• [SHORT TASK]
Below this line is the material. Write out only its lines from the one containing "Continue the build123d" through the one containing "and not all(abs(v.co.y", both kept, exactly.

━━━ SUPPLIED RECORDS

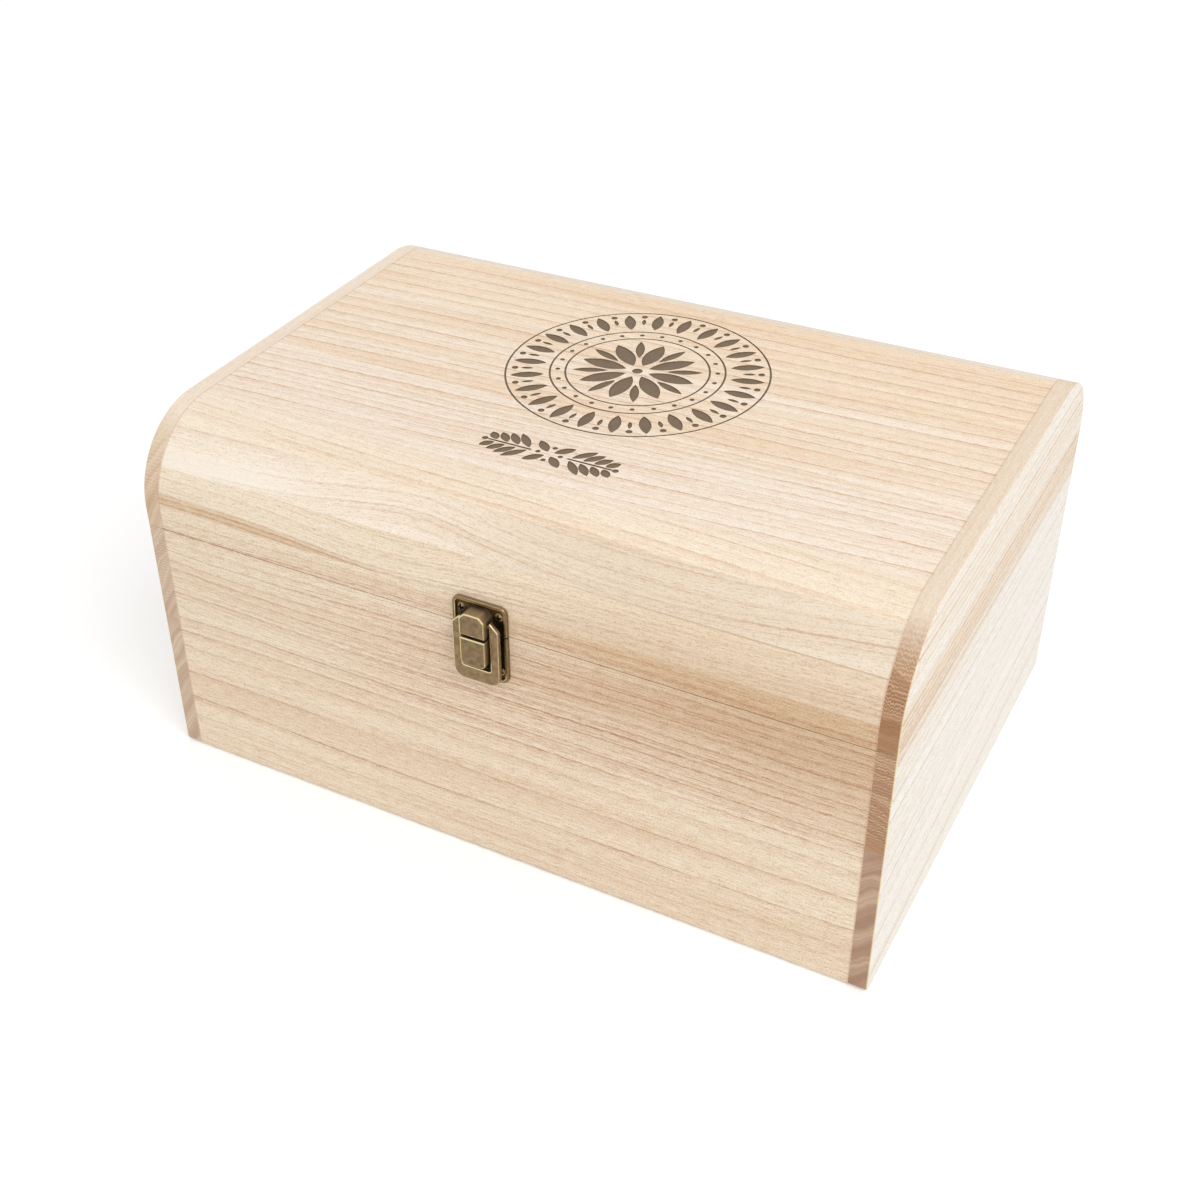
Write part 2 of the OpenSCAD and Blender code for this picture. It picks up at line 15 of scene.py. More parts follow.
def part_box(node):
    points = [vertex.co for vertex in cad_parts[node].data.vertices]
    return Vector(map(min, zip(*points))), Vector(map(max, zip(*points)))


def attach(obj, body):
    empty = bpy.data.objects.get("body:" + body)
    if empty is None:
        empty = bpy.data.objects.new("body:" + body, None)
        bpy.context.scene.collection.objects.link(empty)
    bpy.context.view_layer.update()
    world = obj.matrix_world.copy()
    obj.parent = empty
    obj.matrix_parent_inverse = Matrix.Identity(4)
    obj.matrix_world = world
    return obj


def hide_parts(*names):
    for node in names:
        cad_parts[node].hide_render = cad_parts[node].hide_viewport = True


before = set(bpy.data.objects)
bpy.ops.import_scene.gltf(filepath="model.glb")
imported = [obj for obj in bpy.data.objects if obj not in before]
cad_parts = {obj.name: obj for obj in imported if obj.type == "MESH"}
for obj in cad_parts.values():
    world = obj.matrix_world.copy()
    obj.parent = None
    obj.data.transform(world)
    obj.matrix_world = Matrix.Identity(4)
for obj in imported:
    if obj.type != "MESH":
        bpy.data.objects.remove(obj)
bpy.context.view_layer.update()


# The base's front panel and the lid's front rail: one glued-up board of pale, light wood.
# The box is made closed and then sawn, so the grain runs on across the saw cut.
# The wood is bare, planed and sanded.
class Number:
    """A number that changes over a surface. Arithmetic on it adds the Math nodes for it."""

    def __init__(self, finish, socket):
        self.finish, self.socket = finish, socket

    def worked(self, operation, *values, clamp=False):
        settings = {"operation": operation, "use_clamp": clamp}
        return self.finish.number("ShaderNodeMath", settings, values)

    def __add__(self, other):
        return self.worked("ADD", self, other)

    def __sub__(self, other):
        return self.worked("SUBTRACT", self, other)

    def __rsub__(self, other):
        return self.worked("SUBTRACT", other, self)

    def __mul__(self, other):
        return self.worked("MULTIPLY", self, other)

    def __truediv__(self, other):
        return self.worked("DIVIDE", self, other)

    def __rtruediv__(self, other):
        return self.worked("DIVIDE", other, self)

    def __pow__(self, other):
        return self.worked("POWER", self, other)

    def __abs__(self):
        return self.worked("ABSOLUTE", self)

    __radd__ = __add__
    __rmul__ = __mul__

    def least(self, other):
        return self.worked("MINIMUM", self, other)

    def most(self, other):
        return self.worked("MAXIMUM", self, other)

    def limited(self):
        return self.worked("ADD", self, 0.0, clamp=True)

    def rise(self, start, end):
        """0 below start, 1 above end, and an S-shaped rise between. Start may be the higher
        of the two: then it is 0 above start and 1 below end."""
        settings = {"interpolation_type": "SMOOTHSTEP", "clamp": True}
        return self.finish.number("ShaderNodeMapRange", settings, [self, start, end, 0.0, 1.0])


class Finish:
    """A material with one Principled shader, and the method that adds a node to it."""

    def __init__(self, name, **constants):
        self.material = bpy.data.materials.new(name)
        self.material.use_nodes = True
        self.tree = self.material.node_tree
        self.shader = self.tree.nodes["Principled BSDF"]
        for socket, value in constants.items():
            self.shader.inputs[socket.replace("_", " ")].default_value = value

    def node(self, kind, settings=None, values=(), output=0):
        """Adds a node: its settings first, then the values or links of its sockets."""
        made = self.tree.nodes.new(kind)
        for key, value in (settings or {}).items():
            if key == "stops":
                while len(made.color_ramp.elements) < len(value):
                    made.color_ramp.elements.new(1.0)
                for element, (position, shade) in zip(made.color_ramp.elements, value):
                    element.position = position
                    element.color = shade if isinstance(shade, tuple) else (shade,) * 3 + (1,)
            else:
                setattr(made, key, value)
        named = values.items() if isinstance(values, dict) else enumerate(values)
        for key, value in named:
            if isinstance(value, Number):
                value = value.socket
            if isinstance(value, bpy.types.NodeSocket):
                self.tree.links.new(value, made.inputs[key])
            else:
                made.inputs[key].default_value = value
        return made.outputs[output]

    def number(self, *node):
        return Number(self, self.node(*node))

    def place(self, origin=(0.0, 0.0, 0.0)):
        """Millimetres along X, Y and Z from an origin given in metres."""
        points = self.node("ShaderNodeTexCoord", output="Object")
        values = {"Vector": points, "Location": tuple(-1000 * c for c in origin)}
        values["Scale"] = (1000.0, 1000.0, 1000.0)
        return self.split(self.node("ShaderNodeMapping", {}, values))

    def facing(self):
        """The parts of the surface's own direction along X, Y and Z."""
        return self.split(self.node("ShaderNodeTexCoord", output="Normal"))

    def split(self, vector):
        return [
            Number(self, self.node("ShaderNodeSeparateXYZ", {}, [vector], axis))
            for axis in range(3)
        ]

    def noise(self, *spot, detail=2.0):
        """Cloudy noise about 0.5 at a spot, given as up to three numbers."""
        spot = self.node("ShaderNodeCombineXYZ", {}, spot)
        values = {"Vector": spot, "Scale": 1.0, "Detail": detail}
        return self.number("ShaderNodeTexNoise", {}, values)

    def blend(self, amount, first, second, how="MIX"):
        """The first colour, changed towards the second by an amount."""
        settings = {"data_type": "RGBA", "blend_type": how, "clamp_factor": True}
        return self.node("ShaderNodeMix", settings, {0: amount, 6: first, 7: second}, 2)

    def bumps(self, height, size):
        """Raises the surface by a height of 0 to 1, times a size in metres."""
        values = {"Height": height, "Strength": 1.0, "Distance": size}
        self.set("Normal", self.node("ShaderNodeBump", {}, values))

    def set(self, socket, value):
        value = value.socket if isinstance(value, Number) else value
        self.tree.links.new(value, self.shader.inputs[socket])

    def give(self, *nodes):
        """Puts the material on CAD nodes or pieces."""
        for name in nodes:
            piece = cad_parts[name] if isinstance(name, str) else name
            piece.data.materials.clear()
            piece.data.materials.append(self.material)


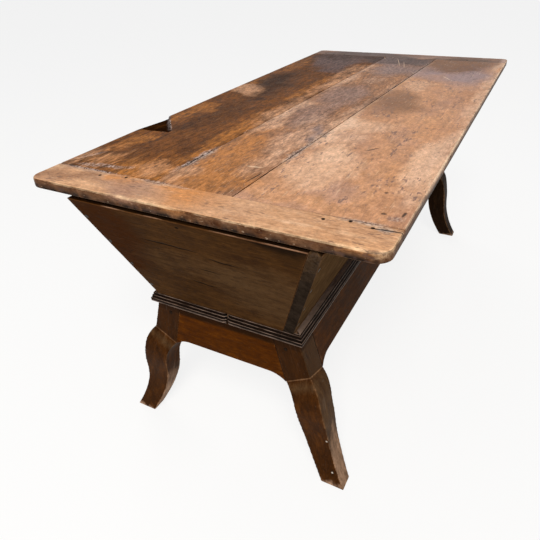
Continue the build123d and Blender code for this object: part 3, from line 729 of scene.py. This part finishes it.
def buildBreadboard(node, end, corner, seed, material):
    bm = lidBoard((2 * halfWide, lid["board"]), end * (halfLong - lid["board"] / 2))
    upright = [e for e in bm.edges if abs(e.verts[0].co.z - e.verts[1].co.z) > 1 * mm
               and end * e.verts[0].co.y > halfLong - 1 * mm]
    roundEdges(bm, upright, corner, 8)
    inner = end * plankHalf

    def onRim(edge, z):
        return (all(abs(v.co.z - z) < 0.1 * mm for v in edge.verts)
                and not all(abs(v.co.y - inner) < 0.1 * mm for v in edge.verts))

    for z, width, steps in ((lidTop, lid["arrisTop"], 5), (lidUnder, lid["arrisBottom"], 3)):
        roundEdges(bm, [e for e in bm.edges if onRim(e, z)], width, steps)
    cutAcross(bm, (1, 0, 0), -halfWide, halfWide, 7 * mm)
    cutAcross(bm, (0, 1, 0), min(inner, end * halfLong), max(inner, end * halfLong), 15 * mm)
    markArrises(bm, widest=90)
    markFaces(bm, (1, 0, 0), bareSide=(0, 0, -1), sideways=True)
    markLid(bm)
    calmJoints(bm)
    wearDown(bm, seed, hollows=0.6 * mm, wave=140 * mm, nicks=1.5 * mm, nickWave=20 * mm)
    finishPiece(bm, node, "lid", "lid_wood", material)


def jointEdge(joint, gap, sign):
    return tuple(x + sign * gap / 2 for x in lid[joint])


plankWood = {
    "left": agedWood(
        "waxedWalnutLeftPlank", shift=(0.3, 0.24, 0.10), dark="#56310F", middle="#6A3E18",
        light="#7E4E24", blotch="#3A2008", bloom="#5E4C49", stain="#2C1502", rubbed="#B88A68",
        warm="#A86C34", speck="#2C211E", crumb="#C0B0AA", lineAmount=0.4, haze=0.0, gloss=0.02,
        scratch="#BE9468", scratchAmount=0.22, chipAmount=0.2, worn="#B48A60", grit=0.85, scores=lidScores),
    "middle": agedWood(
        "waxedWalnutMiddlePlank", shift=(1.7, -0.02, 0.16), dark="#845838", middle="#986A48",
        light="#A87956", blotch="#704930", bloom="#846E68", stain="#463430", rubbed="#CEA486",
        warm="#A66C38", haze=0.15, gloss=0.06, grit=0.7, patchiness=0.65, scores=lidScores),
    # the right plank's pale arris colour is wear and also a painted highlight along its edge
    "right": agedWood(
        "waxedWalnutRightPlank", shift=(2.9, -0.22, 0.14), dark="#B28058", middle="#C08C64",
        light="#CE9A74", blotch="#926650", bloom="#8E7878", stain="#6A4426", rubbed="#E6C0A2",
        warm="#C4864E", worn="#F0D0AE", wornAmount=0.8, lineAmount=0.2, streakShare=0.16, ringShare=0.08,
        fibreShare=0.16, haze=0.3, speckAmount=0.7, speck="#5E4A48", patchiness=0.35, gloss=0.1,
        relief=0.14, gritLength=9 * mm, gritWidth=7 * mm, bump=0.4, scores=lidScores),
}
boardScores = [
    ((378, -756, 760), (48, 3.2, 20), 3, "dark"),
    ((300, -741, 760), (110, 1.3, 20), 0, "dark"),
]
boardWood = {
    # the near board's pale arris colour is wear and also a painted highlight along its front edge
    "near": agedWood(
        "waxedWalnutNearBoard", scores=boardScores, along=(1, 0, 0), shift=(0.4, 0.75, 0.10),
        dark="#BC8A62", middle="#D0A078", light="#DEB28C", blotch="#A07050", blotchAmount=0.45,
        stain="#7A5034", rubbed="#E2BC96", warm="#C08048", bloom="#9C7660", worn="#F0CDA4",
        wornAmount=0.55, side="#402008", lineAmount=0.3, gloss=0.07, grit=0.36, gritLength=9 * mm,
        gritWidth=6 * mm, bump=0.4, relief=0.2),
    "far": agedWood(
        "waxedWalnutFarBoard", along=(1, 0, 0), shift=(2.1, -0.75, 0.12), dark="#6A4A38",
        middle="#805C48", light="#96745E", bloom="#4A3A38", warm="#8A5C3C", stain="#4E3422",
        rubbed="#B09080", side="#402612", gloss=0.1),
}
# the wood laid open in the hollow never had wax and is quite dull; it is painted very dark
dryWood = agedWood(
    "dryBrokenWalnut", dark="#160A03", middle="#2A1608", light="#48280E", blotch="#120903",
    speck="#1C1613", crumb="#665A56", haze=0.0, gloss=0.0, roughness=0.85, scratchAmount=0.0,
    chipAmount=0.0)
outerLeft, outerRight = (-halfWide, -halfWide), (halfWide, halfWide)
buildPlank("lid_plank_left", outerLeft, jointEdge("leftJoint", lid["leftGap"], -1), 1, plankWood["left"],
           dryWood)
buildPlank("lid_plank_middle", jointEdge("leftJoint", lid["leftGap"], 1),
           jointEdge("rightJoint", lid["rightGap"], -1), 2, plankWood["middle"])
buildPlank("lid_plank_right", jointEdge("rightJoint", lid["rightGap"], 1), outerRight, 3, plankWood["right"])
buildBreadboard("lid_breadboard_near", -1, lid["nearCorner"], 4, boardWood["near"])
buildBreadboard("lid_breadboard_far", 1, lid["farCorner"], 5, boardWood["far"])
print("lid done")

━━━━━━

• [THE COMPLETED TASK]
Continue the build123d and Blender code for this object: part 3, from line 729 of scene.py. This part finishes it.
def buildBreadboard(node, end, corner, seed, material):
    bm = lidBoard((2 * halfWide, lid["board"]), end * (halfLong - lid["board"] / 2))
    upright = [e for e in bm.edges if abs(e.verts[0].co.z - e.verts[1].co.z) > 1 * mm
               and end * e.verts[0].co.y > halfLong - 1 * mm]
    roundEdges(bm, upright, corner, 8)
    inner = end * plankHalf

    def onRim(edge, z):
        return (all(abs(v.co.z - z) < 0.1 * mm for v in edge.verts)
                and not all(abs(v.co.y - inner) < 0.1 * mm for v in edge.verts))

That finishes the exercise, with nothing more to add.